### Raw data
..............................

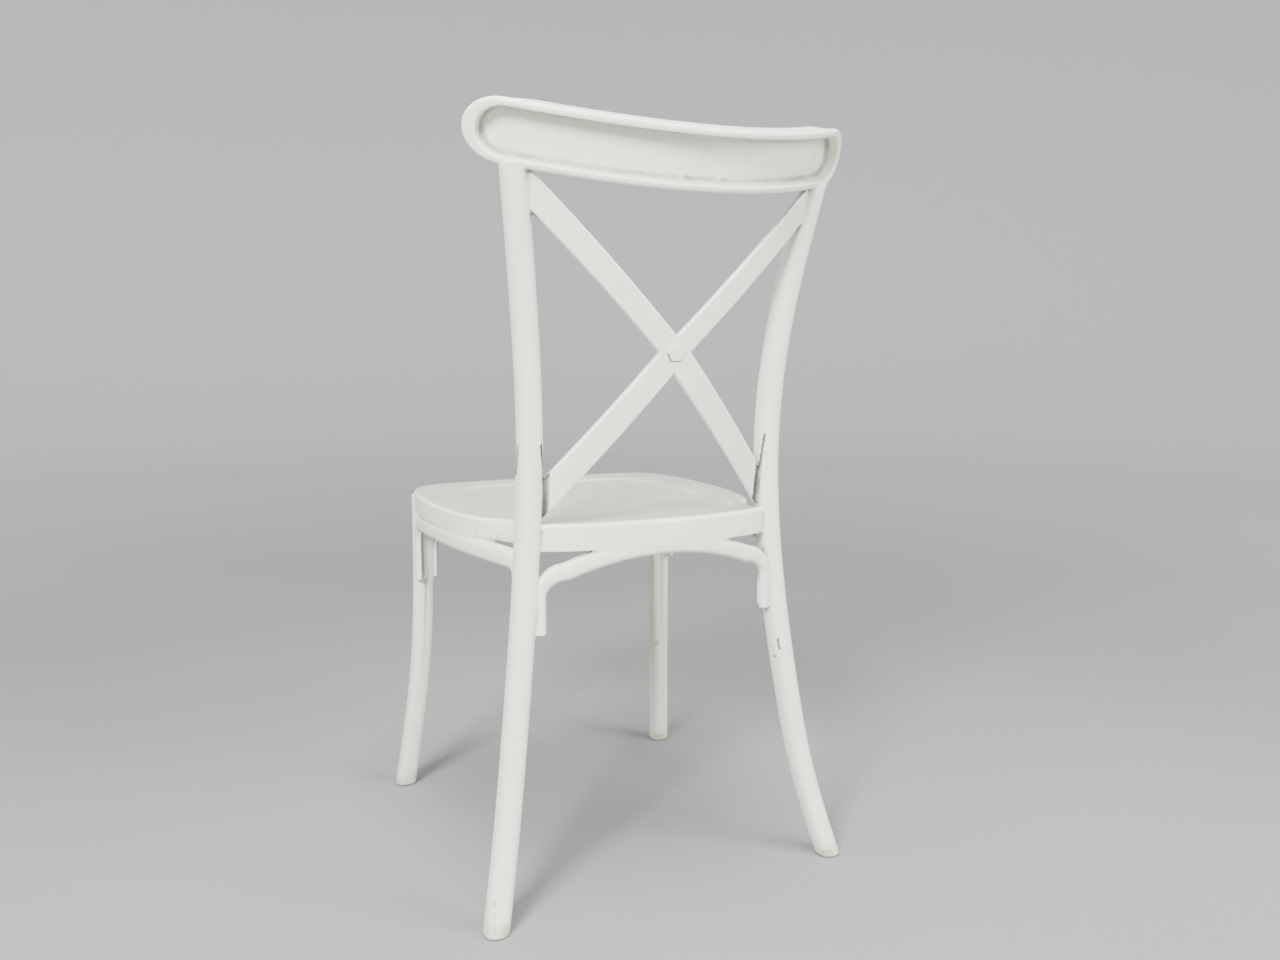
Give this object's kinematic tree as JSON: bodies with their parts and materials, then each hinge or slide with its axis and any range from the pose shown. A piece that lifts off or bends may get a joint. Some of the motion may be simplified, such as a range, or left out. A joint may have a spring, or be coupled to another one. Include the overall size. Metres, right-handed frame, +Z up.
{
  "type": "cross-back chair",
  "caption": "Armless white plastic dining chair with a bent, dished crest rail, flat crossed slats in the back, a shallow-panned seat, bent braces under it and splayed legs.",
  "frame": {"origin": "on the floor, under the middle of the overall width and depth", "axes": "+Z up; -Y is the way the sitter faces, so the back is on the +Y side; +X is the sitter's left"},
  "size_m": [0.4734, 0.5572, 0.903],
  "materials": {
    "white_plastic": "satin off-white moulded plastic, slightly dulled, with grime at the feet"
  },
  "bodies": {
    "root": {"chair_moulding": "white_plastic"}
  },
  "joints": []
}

..............................

### Work to be completed
Each line above must be reproduced exactly as it stands.

### Exercise result
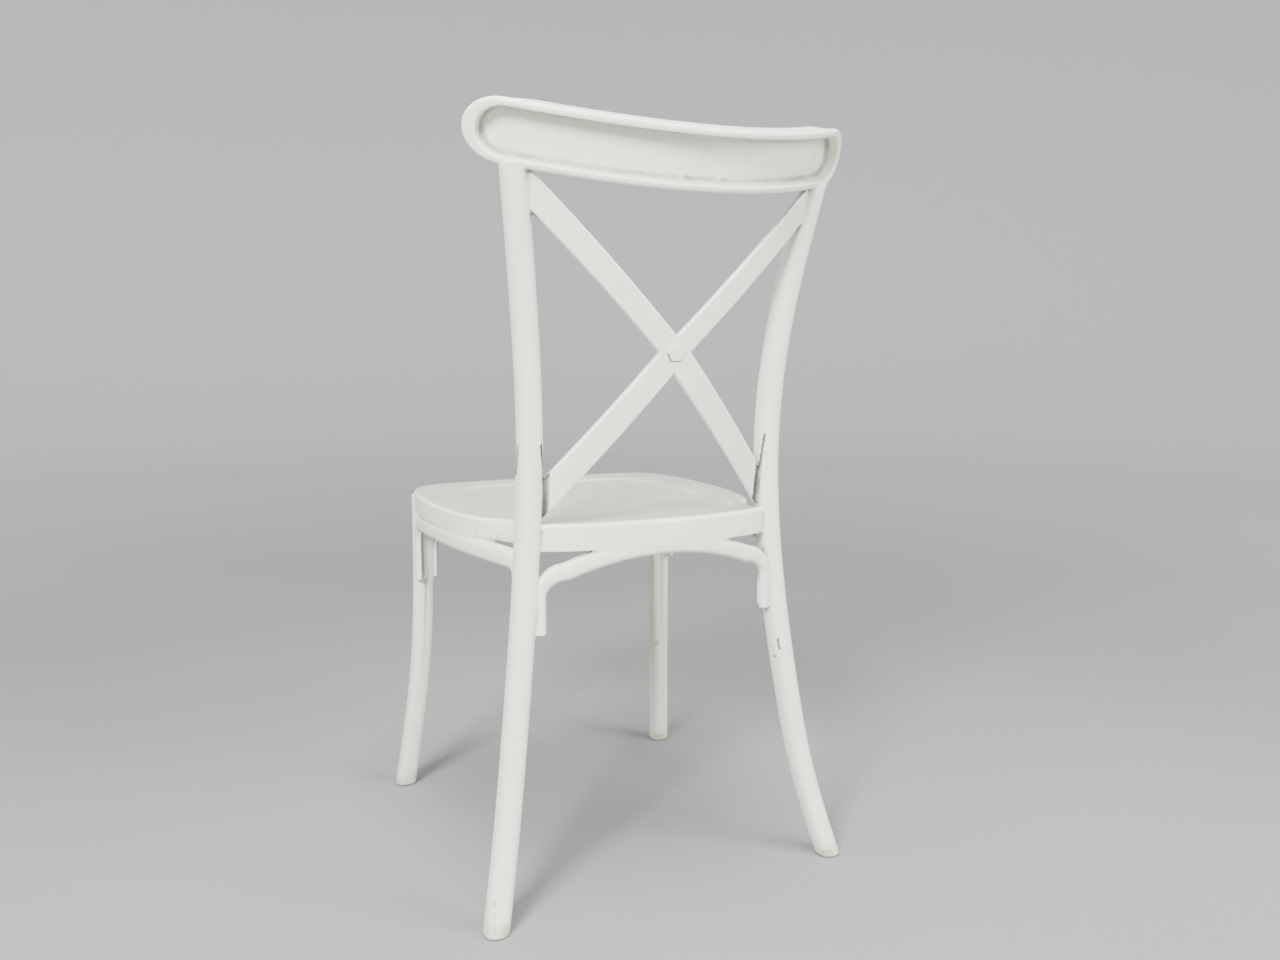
Give this object's kinematic tree as JSON: bodies with their parts and materials, then each hinge or slide with its axis and any range from the pose shown. A piece that lifts off or bends may get a joint. Some of the motion may be simplified, such as a range, or left out. A joint may have a spring, or be coupled to another one. Include the overall size. Metres, right-handed frame, +Z up.
{
  "type": "cross-back chair",
  "caption": "Armless white plastic dining chair with a bent, dished crest rail, flat crossed slats in the back, a shallow-panned seat, bent braces under it and splayed legs.",
  "frame": {"origin": "on the floor, under the middle of the overall width and depth", "axes": "+Z up; -Y is the way the sitter faces, so the back is on the +Y side; +X is the sitter's left"},
  "size_m": [0.4734, 0.5572, 0.903],
  "materials": {
    "white_plastic": "satin off-white moulded plastic, slightly dulled, with grime at the feet"
  },
  "bodies": {
    "root": {"chair_moulding": "white_plastic"}
  },
  "joints": []
}